Whichever format you play, Breakout is built to help you outplan the room. Join Breakout early access to draft your first season with the tools made for it.

Fantasy basketball FAQ

Is fantasy basketball hard for beginners?

Not really. If you understand your scoring format and check your lineup a few times a week, you can be competitive in your first season. Points leagues especially are easy to pick up. The strategy deepens the more you play, but the barrier to entry is low.

How many players are on a fantasy basketball team?

Most rosters hold around 13 players: roughly 8 to 10 in your starting lineup across the five positions plus flex spots, and a few more on the bench. The exact numbers depend on your league's settings.

What is the best scoring format for a beginner?

A head-to-head points league is a good starting point. The scoring is clear, the weekly matchups keep it fun, and there's less to track than in a category league. You can move to categories once you want more of a challenge.

How long is a fantasy basketball season?

It follows the NBA regular season, roughly late October through early April, with fantasy playoffs usually in March, before the real NBA postseason starts.

Do I need to watch every NBA game?

No. Keeping up with injury news and rotation changes matters far more than watching every game. What drives fantasy value is a player's opportunity, meaning his minutes and role, and that shows up in the box score whether or not you saw it happen.

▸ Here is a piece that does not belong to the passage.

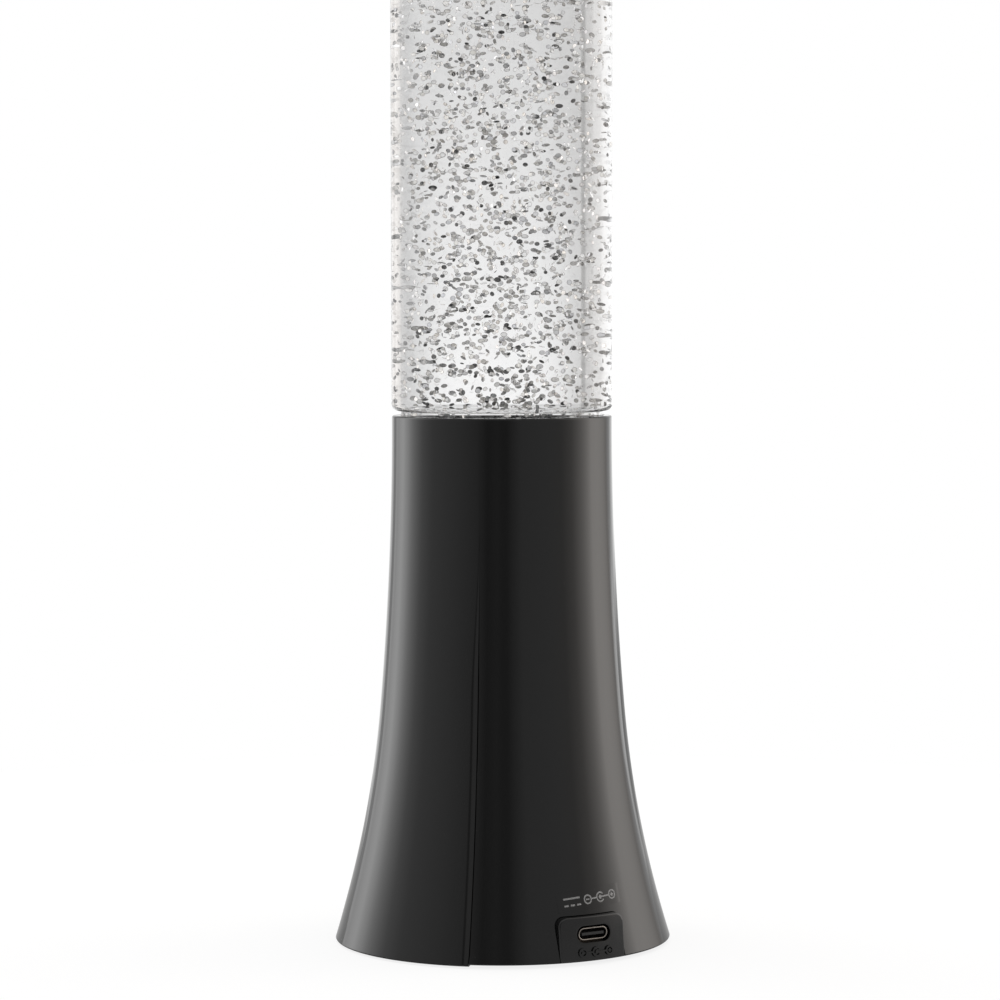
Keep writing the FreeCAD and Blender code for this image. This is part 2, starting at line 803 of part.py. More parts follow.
def flakes():
    """Square flakes spread through the bottle's wide side, from its wall to its middle."""
    reach = bottle_bore - flake_size - flake_margin
    low = lower_shoulder_z + bottle_wall + flake_size + flake_margin
    high = upper_shoulder_z - bottle_wall - flake_size - flake_margin
    plates = []
    for index in range(flake_count):
        plate = centred_block(flake_size, flake_size, -flake_thickness / 2, flake_thickness / 2)
        plate.rotate(ORIGIN, V(1, 0, 0), flake_tilt_step * index)
        plate.rotate(ORIGIN, UP, flake_heading_step * index)
        plate.translate(V(reach * math.sqrt(flake_spread_step * index % 1), 0,
                          low + (high - low) * (index + 0.5) / flake_count))
        plate.rotate(ORIGIN, UP, flake_turn_step * index)
        plates.append(plate)
    return plates


def silver_flakes():
    return group(flakes())


def glitter_liquid():
    """The liquid round its flakes, without the room that the turning stirrer takes."""
    liquid = turned(cavity_corners(liquid_clearance, upper_shoulder_z + fill_above_shoulder))
    sweep = cylinder(stirrer_reach + sweep_clearance, bottle_floor_z, pivot_top_z + sweep_clearance)
    return liquid.cut(group([sweep] + flakes()))


def pivot_pin():
    return cylinder(pivot_radius - fixed_fit, bottle_floor_z - pivot_root, pivot_top_z)


def stirrer():
    """The bar, hub and paddles that turn on the bottle's pin."""
    hub = cylinder(stirrer_hub_radius, stirrer_z, paddle_top_z)
    paddle = block((0, stirrer_reach), (-paddle_thickness / 2, paddle_thickness / 2), (stirrer_z, paddle_top_z))
    body = fused([magnet_bar(stirrer_z, stirrer_z + bar_thickness), hub]
                 + turned_copies(paddle, evenly(paddle_count)))
    pockets = magnet_pair(0, stirrer_z + magnet_thickness + fixed_fit, fixed_fit)
    return body.cut(group(pockets + [cylinder(pivot_radius + pivot_clearance, 0, rim_z)]))


def stirrer_magnets():
    return group(magnet_pair(stirrer_z, stirrer_z + magnet_thickness))


def bottle_stopper():
    return cylinder(spigot_bore - stopper_clearance, mouth_z - stopper_length, mouth_z)


def top_cap():
    """The cap over the upper spigot, with ribs that bear on the bottle's mouth."""
    ceiling = lamp_top_z - cap_top_thickness
    outside = turned([(0, cap_z), (rim_radius, cap_z), (rim_radius, lamp_top_z - cap_chamfer),
                      (rim_radius - cap_chamfer, lamp_top_z), (0, lamp_top_z)])
    shell = outside.cut(cylinder(rim_radius - cap_wall, cap_z, ceiling))
    rib = block((rim_radius - cap_wall - cap_rib_reach, rim_radius - cap_wall / 2),
                (-cap_rib_thickness / 2, cap_rib_thickness / 2), (mouth_z, ceiling + cap_top_thickness / 2))
    return fused([shell] + turned_copies(rib, evenly(cap_rib_count)))


PIECES = (
    shell_port_side, shell_far_side, bottom_tray, rubber_feet, tray_screws,
    power_board, board_screw, board_components, socket_shell, socket_insert,
    switch_frame, switch_body, switch_knob, switch_pins, lamp_lead, motor_lead, switch_lead,
    motor_deck, deck_screws, motor_can, motor_end_cap, motor_terminals, motor_board,
    motor_shaft, magnet_carrier, drive_magnets, lamp_board, lamps,
    bottle, glitter_liquid, silver_flakes, pivot_pin, stirrer, stirrer_magnets, bottle_stopper, top_cap,
)


def export_pieces():
    os.makedirs("parts", exist_ok=True)
    for make in PIECES:
        shape = make()
        shape.exportStep("parts/" + make.__name__ + ".step")
        print(make.__name__, len(shape.Solids), "solids,", round(shape.Volume / 1000, 3), "cm3")


export_pieces()
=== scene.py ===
"""Looks of the glitter lamp: shells, bottle, liquid, silver flakes, finishes, studio and camera.

Lengths are in millimetres until a mesh is made, and angles are in degrees. The frame is the part's own:
+Z is up, the origin is on the table under the bottle's axis, and the power socket faces -Y.
"""
import json
import math
import random

import bmesh
import bpy
from mathutils import Matrix, Vector
from mathutils.bvhtree import BVHTree


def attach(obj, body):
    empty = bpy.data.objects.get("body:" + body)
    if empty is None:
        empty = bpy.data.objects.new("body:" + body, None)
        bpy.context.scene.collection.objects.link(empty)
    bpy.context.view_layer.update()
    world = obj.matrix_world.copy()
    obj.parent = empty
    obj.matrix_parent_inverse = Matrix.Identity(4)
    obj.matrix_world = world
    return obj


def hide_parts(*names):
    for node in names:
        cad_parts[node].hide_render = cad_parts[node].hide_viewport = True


MM = 0.001

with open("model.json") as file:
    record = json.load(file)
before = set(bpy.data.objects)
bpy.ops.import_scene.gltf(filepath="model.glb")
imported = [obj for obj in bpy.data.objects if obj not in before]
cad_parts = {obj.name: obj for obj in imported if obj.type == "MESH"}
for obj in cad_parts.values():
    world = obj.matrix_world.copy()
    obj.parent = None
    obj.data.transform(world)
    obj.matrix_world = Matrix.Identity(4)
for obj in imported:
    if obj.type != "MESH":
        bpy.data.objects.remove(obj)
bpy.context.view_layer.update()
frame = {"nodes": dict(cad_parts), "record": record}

# Base shell, as in the part's source
foot_lift = 1.0
rim_z = 141.0
rim_radius = 29.4
base_radius = 45.0
shell_wall = 2.2
upper_arc = 910.0
upper_drop = 78.0
ledge_z = 125.9
bottle_bottom_z = 127.9
ledge_bore = 22.0
seam_direction = 45.0

# Rounded edges of the shells, tray, cap and pivot seat
rim_round = 0.6
edge_round = 0.3

# Seams, which open towards the foot, with the far half's groove beside them and its lower foot
seam_shift = 1.4
seam_closing = (66.0, 112.0)
seam_clearance = 0.01
seam_opening = 0.16
seam_opening_reach = 6.0
groove_slope = 0.42
groove_reach = 1.95
groove_bend = 1.0
far_foot_drop = 0.42
foot_drop_top_z = 12.0

# Bottle, liquid and cap
bottle_radius = 29.5
bottle_bore = 25.75
spigot_radius = 27.0
bottle_floor_z = 130.4
lower_shoulder_z = 142.15
upper_shoulder_z = 330.0
shoulder_rise = 0.25
mouth_z = 344.0
liquid_top_z = 333.0
pivot_seat_radius = 3.0
pivot_seat_z = 131.6
spigot_round = 0.8
neck_round = 0.12
shoulder_round = 1.9
mouth_round = 0.4
floor_round = 1.2
seat_round = 0.5
bottle_index = 1.49
liquid_index = 1.333
cap_z = 330.9
lamp_top_z = 380.0
cap_thickness = 2.5
cap_round = 2.2
cap_rib_depth = 6.0
cap_rib_half = 0.7

# Port tab, its opening and the power socket
tab_half_width = 10.0
tab_top_z = 12.5
tab_corner = 2.5
tab_corner_steps = 10
tab_back_y = -37.5
tab_edge = 0.45
tab_lean = 0.1
tab_face_wall = 2.0
tab_side_wall = 1.6
notch_gap = 0.15
port_z = 8.0
port_half_width = 5.15
port_half_height = 2.2
socket_width = 8.94
socket_height = 3.26
socket_wall = 0.33
socket_front_y = -43.75
socket_back_y = -37.05

# Label over the port: a film that is stuck on askew, with a low ridge at its upper corner
label_x = 1.4
label_z = 16.45
label_tilt = 3.5
film_half_width = 10.1
film_half_height = 2.5
film_ridge = 0.07
ridge_crest = 1.0
ridge_end = 4.5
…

Points or categories: which should I choose?

Points if you want something simple and easy to follow. Categories if you want a deeper game that rewards balanced rosters and strategies like punting. Neither is really better than the other; they just reward different things.

That covers the essentials. Pick a format you enjoy, draft a balanced team, and keep an eye on your roster through the season, and that alone will put you ahead of plenty of managers. Everything past that comes with experience.